MG: No. It's too complicated. It's a great book and we tried hard but now I've burnt the idea of doing it from my mind. Maybe one day, but not now. I wouldn't mind doing it, but it's other people who give me the money that find it too difficult. For me the subject is good, it's a little bit complicated for the screen but the absurdity and the complexity is great but people get really upset when you don't follow the rules. They call you undisciplined or they call you quirky all sorts of names that are definitely a little bit insulting but it just comes from trying to be original.

IGN: Do you think critics or audiences don't like this type of originality?

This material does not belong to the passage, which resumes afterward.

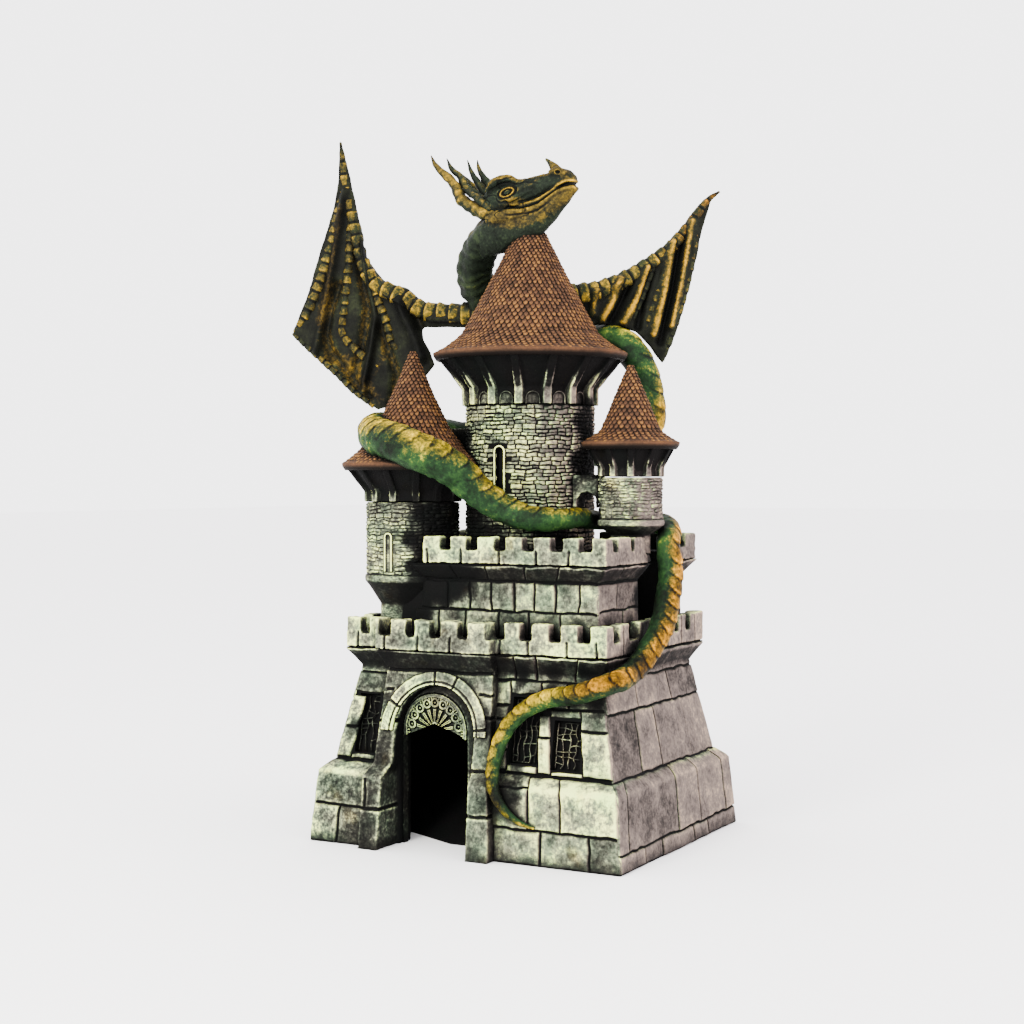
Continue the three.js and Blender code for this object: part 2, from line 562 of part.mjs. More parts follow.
// The head rests on the tip of the main roof, nose to the right and a little up.
function dragonHead(extra = 0) {
  const part = (path, radii, steps, sides) => limb(drawnOut(path, extra), grown(radii, extra), steps, sides);
  const skull = part([[-9, 0, 289], [-3, 0, 292.5], [5, 0.2, 295.5], [12, 0.4, 299.5], [19, 0.8, 302.5],
    [24.5, 1, 303]], [9.4, 9.2, 7.2, 5.9, 6.2, 3.4], 8, 9);
  const jaw = part([[-12, -0.2, 286.5], [-2, 0, 287], [7, 0.2, 291], [15, 0.6, 296.5], [21, 0.8, 300]],
    [7.8, 7.4, 6.2, 4.8, 3.4], 5, 7);
  const brows = [-7, 7].map((y) => egg([-8, y, 301.8], [5.2, 2.2, 3.4], 0.1));
  const nose = part([[17, 0.8, 306], [14, 0.6, 310.5], [9.2, 0.5, 315]], [2.4, 1.5, 0.35], 3, 5);
  const horns = [
    [[-13, -5, 292], [-28, -6, 297.6], [-37.6, -2.5, 306.5], [-44.6, 1.5, 315], [-54.7, 2.5, 324]],
    [[-12, -3, 297], [-24, -5, 302], [-33, -3.5, 309], [-40.6, -1.5, 316.4], [-44, -1.5, 321]],
    [[-12, 2, 298], [-20, 1.5, 304], [-27, 0.5, 311], [-32.5, 0.5, 319.5]],
    [[-11, 5.5, 298], [-18, 6.5, 305], [-23.3, 5.5, 313], [-29, 5.5, 320]],
  ].map((path) => part(path, [4, 2.9, 1.8, 0.35], 5, 5));
  return join([skull, jaw, ...brows, nose, ...horns]);
}

// A wing is drawn flat as [along, z], pushed to its thickness and turned to its bearing.
function wing({ origin, along, thick }, outline, bones) {
  const shape = new THREE.Shape(outline.map(([s, z]) => new THREE.Vector2(s, z)));
  const geometry = new THREE.ExtrudeGeometry(shape, { depth: thick, bevelEnabled: false });
  geometry.translate(0, 0, -thick / 2);
  const basis = new THREE.Matrix4().makeBasis(
    new THREE.Vector3(along[0], along[1], 0),
    new THREE.Vector3(0, 0, 1),
    new THREE.Vector3(along[1], -along[0], 0),
  );
  basis.setPosition(origin[0], origin[1], 0);
  geometry.applyMatrix4(basis);
  const fingers = bones.map(({ path, radii, steps }) => {
    const places = path.map(([s, z]) => [origin[0] + s * along[0], origin[1] + s * along[1], z]);
    return limb(places, radii, steps, 5);
  });
  return join([solid(geometry), ...fingers]);
}

const LEFT_OUTLINE = [[6, 250], [24, 250], [34, 252], [45, 253], [52, 260], [64, 263], [71, 268], [75.5, 277],
  [79.5, 291], [82, 304], [84, 322], [87.2, 333.9], [88, 316], [90, 302], [94, 290], [99, 275], [105, 256],
  [112, 239], [102.7, 230.4], [97.3, 225.3], [92.7, 222.8], [83.7, 212.7], [75.4, 205.2], [67.7, 200.1],
  [54, 204], [38.4, 222], [40.9, 228.4], [44.1, 234.4], [45, 240.3], [20, 240], [6, 242]];
const LEFT_BONES = [
  { path: [[-6, 247], [20, 246.5], [45, 247.5], [56, 256], [67, 260.5], [74, 268], [78, 285],
    [83, 312], [87, 334]],
    radii: [6.5, 5.6, 4.4, 4.8, 4.6, 3.8, 3, 2.2, 0.5], steps: 10 },
  { path: [[83.5, 316], [86, 302], [91, 288], [97, 272], [103, 256], [111.6, 239.4]],
    radii: [2, 2.8, 2.8, 2.5, 2.2, 0.8], steps: 5 },
  { path: [[80, 296], [82, 280], [83.2, 262], [85.4, 247], [86, 236], [84, 214]],
    radii: [2.4, 2.4, 2.3, 2.1, 1.8, 0.8], steps: 5 },
  { path: [[72, 264], [67, 252], [63.5, 243], [62, 226], [67.5, 201.5]],
    radii: [2.6, 2.4, 2.1, 1.8, 0.8], steps: 4 },
  { path: [[58, 256], [54, 246], [50.5, 234], [54, 206]], radii: [2.4, 2.1, 1.8, 0.8], steps: 3 },
];
const RIGHT_OUTLINE = [[4, 258], [8, 259.5], [19.5, 261.5], [29.3, 268], [44.3, 277], [52.8, 286.5], [59.4, 293.5],
  [64.5, 301], [71.3, 304.8], [66.8, 300], [64.3, 292.1], [59.4, 275.3], [53.5, 252.6], [48.4, 234.8],
  [43, 221.5], [37.5, 228.8], [30.5, 236.7], [17.6, 240], [4, 240]];
const RIGHT_BONES = [
  { path: [[-14, 251], [0, 254], [16, 257], [30, 264], [42, 272], [53, 284], [63, 299], [71, 305]],
    radii: [6.5, 5.6, 4.6, 4.2, 3.6, 2.6, 1.6, 0.5], steps: 9 },
  { path: [[60, 295], [58.5, 276], [52.7, 252], [43, 222]], radii: [2, 2.4, 2, 0.8], steps: 4 },
  { path: [[46, 276], [42, 262], [37, 246], [34, 233.5]], radii: [2.4, 2.2, 1.9, 0.9], steps: 3 },
  { path: [[33, 266], [28, 256], [22, 247], [17.6, 240.6]], radii: [2.4, 2.2, 1.8, 0.9], steps: 3 },
];

function hindLeg(side) {
  const hip = side < 0 ? [-12, 43, 237] : [12, 46, 235];
  const knee = [hip[0] + side * 13, hip[1] + 4, 241];
  const heel = [hip[0] + side * 15, hip[1] - 4, 230];
  const toe = [hip[0] + side * 11, hip[1] - 9, 228.5];
  return limb([hip, knee, heel, toe], [7, 6, 3.4, 2.6], 5, 8);
}

// ---------------------------------------------------------------- assembly

const nodes = [];

function add(name, body, paint) {
  const [colour, roughness] = PAINT[paint];
  const material = new THREE.MeshStandardMaterial({ color: colour, roughness, metalness: 0 });
  const mesh = new THREE.Mesh(geometryOf(body), material);
  mesh.name = name;
  nodes.push({ mesh, body });
  return body;
}

add('keep_shell', keepShell(), 'stone');
add('gatehouse', gatehouse(), 'stone');
add('gate_hood', gateHood(), 'stone');
add('gate_frame', gateFrame(), 'stoneDark');
add('gate_tympanum', gateTympanum(), 'stone');
for (const window of WINDOWS) add(window.name, windowGrille(window), 'stoneDark');
add('lower_deck', lowerDeck(), 'stone');
add('lower_parapet', lowerParapet(), 'stone');
add('upper_keep', upperKeep(), 'stone');
// The turret and the niche part the upper parapet: one piece runs round the back, one stands
// at the front.
const upperRing = largestPieces(upperParapetRing(), 2);
add('upper_parapet_back', upperRing[0], 'stone');
add('upper_parapet_front', upperRing[1], 'stone');
add('upper_deck', upperDeck(), 'stone');

add('main_drum', mainDrum(), 'stone');
add('main_corbels', corbelCourse(TOWER, TOWER.bore, 207.5, 15, 3.8, 2.2), 'stone');
add('main_roof', mainRoof(), 'roof');
add('left_turret_drum', leftDrum(), 'stone');
// The left turret's eave is wider than its distance to the main drum, so the drum bites into it.
const mainShaft = mainTowerEnvelope(GLUE);
add('left_turret_corbels', corbelCourse(LEFT, 0, 160, 13, 3.4, 1.2).subtract(mainShaft), 'stone');
add('left_turret_roof', turned(leftRoofProfile(0), LEFT, 24).subtract(mainShaft), 'roof');
add('right_turret_drum', turned(rightDrumProfile(0), RIGHT, 24), 'stone');
add('right_turret_corbels', corbelCourse(RIGHT, 0, 171, 11, 2.8, 0.9), 'stone');
add('right_turret_roof', turned(rightRoofProfile(0), RIGHT, 20), 'roof');
add('left_bridge', leftBridge(), 'stone');
add('right_bridge', rightBridge(), 'stone');

add('upper_baffle', upperBaffle(), 'stoneDark');
add('middle_baffle', middleBaffle(), 'stoneDark');
add('exit_ramp', exitRamp(), 'stoneDark');

// The dragon is cast apart from the castle. Each of its pieces is cut clear of the castle it
// seats on, and of the dragon pieces it is glued to.
const castleSeats = [...towersGrown, keepOuter(GLUE), gateBlock(GLUE),
  box(-66.6, 66.6, -54.3, 54.3, 88.4, PARAPET_TOP + GLUE),
  stack([[58.3, 45.3, 94], [58.3, 45.3, 120.3], [64.3, 50.3, 127.7], [64.3, 50.3, 140.3]])
    .subtract(box(NICHE.x + GLUE, 90, NICHE.y0 + GLUE, NICHE.y1 - GLUE, 90, 150))];

function torsoBody(extra) {
  const trunk = limb(drawnOut(TORSO, extra), grown([9, 13, 15.5, 14, 9], extra), 8, 10);
  return trunk.add(egg([-6, 37, 250], [15 + extra, 11 + extra, 9 + extra], 0.4));
}

const neckBody = (extra) => limb(drawnOut(NECK, extra), grown(NECK_RADII, extra), 10, 9);
const tailPath = TAIL.map(([x, y, z]) => [x, y, z]);
const tailRadii = TAIL.map(([, , , r]) => r);
const tailRootGrown = limb(tailPath, grown(tailRadii, GLUE), 11, 8, 0, 0.165);

// Only the one solid that holds the piece together is kept after its seats are cut.
function addSeated(name, body, seats, paint) {
  add(name, largestPieces(cut(body, [...castleSeats, ...seats]), 1)[0], paint);
}

addSeated('dragon_torso', torsoBody(0), [], 'scale');
addSeated('dragon_head', dragonHead(), [], 'scale');
addSeated('dragon_neck', neckBody(0), [torsoBody(GLUE), dragonHead(GLUE)], 'scale');
const bodySeats = [torsoBody(GLUE), neckBody(GLUE)];
addSeated('dragon_left_wing', wing(LEFT_WING, LEFT_OUTLINE, LEFT_BONES), bodySeats, 'hide');
addSeated('dragon_right_wing', wing(RIGHT_WING, RIGHT_OUTLINE, RIGHT_BONES), bodySeats, 'hide');
addSeated('dragon_left_leg', hindLeg(-1), bodySeats, 'scale');
addSeated('dragon_right_leg', hindLeg(1), [...bodySeats, tailRootGrown], 'scale');
for (const { name, start, end, steps, sides } of TAIL_CASTINGS) {
  const from = start > 0 ? start + TAIL_SEAM : start;
  const to = end < 1 ? end - TAIL_SEAM : end;
  const seats = start === 0 ? [torsoBody(GLUE)] : [];
  addSeated(name, limb(tailPath, tailRadii, steps, sides, from, to), seats, 'scale');
}

const castle = new THREE.Group();
const bounds = new THREE.Box3();
for (const { mesh } of nodes) {
  castle.add(mesh);
  mesh.geometry.computeBoundingBox();
  bounds.union(mesh.geometry.boundingBox);
}
castle.position.set(-(bounds.min.x + bounds.max.x) / 2, -(bounds.min.y + bounds.max.y) / 2, -bounds.min.z);

const diceTower = new THREE.Group();
diceTower.add(castle);

export default diceTower;
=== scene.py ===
import math

import bpy
import numpy as np
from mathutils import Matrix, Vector


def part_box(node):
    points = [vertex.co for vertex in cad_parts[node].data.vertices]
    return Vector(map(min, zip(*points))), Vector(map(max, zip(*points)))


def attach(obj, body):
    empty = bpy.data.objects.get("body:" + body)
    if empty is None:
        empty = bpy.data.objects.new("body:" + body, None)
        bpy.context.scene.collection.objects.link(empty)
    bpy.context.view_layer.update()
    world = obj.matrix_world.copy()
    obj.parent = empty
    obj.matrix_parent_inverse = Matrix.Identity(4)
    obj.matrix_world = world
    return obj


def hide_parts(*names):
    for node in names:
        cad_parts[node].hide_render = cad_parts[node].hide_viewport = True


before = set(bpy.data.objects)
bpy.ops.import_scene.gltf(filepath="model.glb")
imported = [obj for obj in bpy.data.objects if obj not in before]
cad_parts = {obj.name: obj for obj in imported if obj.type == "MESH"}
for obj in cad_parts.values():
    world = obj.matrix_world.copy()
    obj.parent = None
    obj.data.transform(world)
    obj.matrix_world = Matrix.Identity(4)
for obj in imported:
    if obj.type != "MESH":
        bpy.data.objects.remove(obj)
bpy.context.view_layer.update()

# Dice tower: a painted resin castle with a dragon coiled round it.
# Shapes are drawn in millimetres about the centre of the castle's base, then moved to the frame.

low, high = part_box("keep_shell")
ORIGIN = np.array([(low.x + high.x) / 2, (low.y + high.y) / 2, 0.0])
MM = 0.001

KEEP = np.array([[78, 66, 0], [75, 63, 32.5], [70, 56, 37.6], [61, 47.5, 80], [66.3, 54, 88.5]])
UPPER = np.array([[58, 45, 94.8], [57.6, 44.6, 120.3], [64, 50, 127.7]])
GATE = np.array([[-49, 17.8, -72, 0], [-48, 16, -69, 32.5], [-46.5, 13.2, -62, 37.6],
                 [-44, 10.5, -54, 80], [-47, 12, -60, 88.5]])
TOWER = dict(x=1, y=0, r=29.8, eave=222, piers=15)
LEFT = dict(x=-45, y=-30, r=21.3, eave=170.7, piers=13)
RIGHT = dict(x=54.9, y=-5, r=14.1, eave=180, piers=11)
REVEAL = dict(x=-16.5, half=20.9, spring=52.6)
DOOR = dict(x=-20.15, half=16.45, spring=52.8, apex=55.8, lintel=49.3)
AXES = {"y": np.array([0.0, 1, 0]), "x": np.array([1.0, 0, 0])}


# ---------------------------------------------------------------- noise and small maths

def lattice(i, j, k, seed):
    """A random value from 0 to 1 for each point of a whole-number grid."""
    h = (i.astype(np.uint32) * np.uint32(73856093)) ^ (j.astype(np.uint32) * np.uint32(19349663))
    h ^= (k.astype(np.uint32) * np.uint32(83492791)) ^ np.uint32((seed * 2654435761) & 0xFFFFFFFF)
    h ^= h >> np.uint32(15)
    h *= np.uint32(2246822519)
    h ^= h >> np.uint32(13)
    h *= np.uint32(3266489917)
    h ^= h >> np.uint32(16)
    return h.astype(np.float64) / 4294967295.0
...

MG: There is a tendency for people to call my work, and other directors too, quirky and it's really a judgment on the fact that we believe that we can create a world that is sufficient to itself or we believe that adults can make the leap to suspend belief and believe in fantasy. Some people or some critics get really upset about that because they want films to reflect reality.
Title: Re: Be Kind, Rewind
Post by: modage on August 15, 2008, 06:52:10 PM
this was HORRIBLE.  i stand by my prophetic statement...

Quote from: modage on February 26, 2008, 10:43:01 PM
i love this man but someone has to kill him before he writes another movie.
Title: Re: Be Kind, Rewind
Post by: w/o horse on August 15, 2008, 08:36:59 PM
You did a fantastic job of presenting your opinion, especially that part where you quoted yourself.  It's rare you find someone who will so fully agree with themselves.  I've done it.
Title: Re: Be Kind, Rewind
Post by: SiliasRuby on August 18, 2008, 06:49:15 PM
I was pleasantly surprised by this movie and very happy to own it but some scenes just felt hollow to me. Like 72teeth I felt like this was the first real Gondry film that was completely his....Bits of the dialogue felt extremely on the nose though.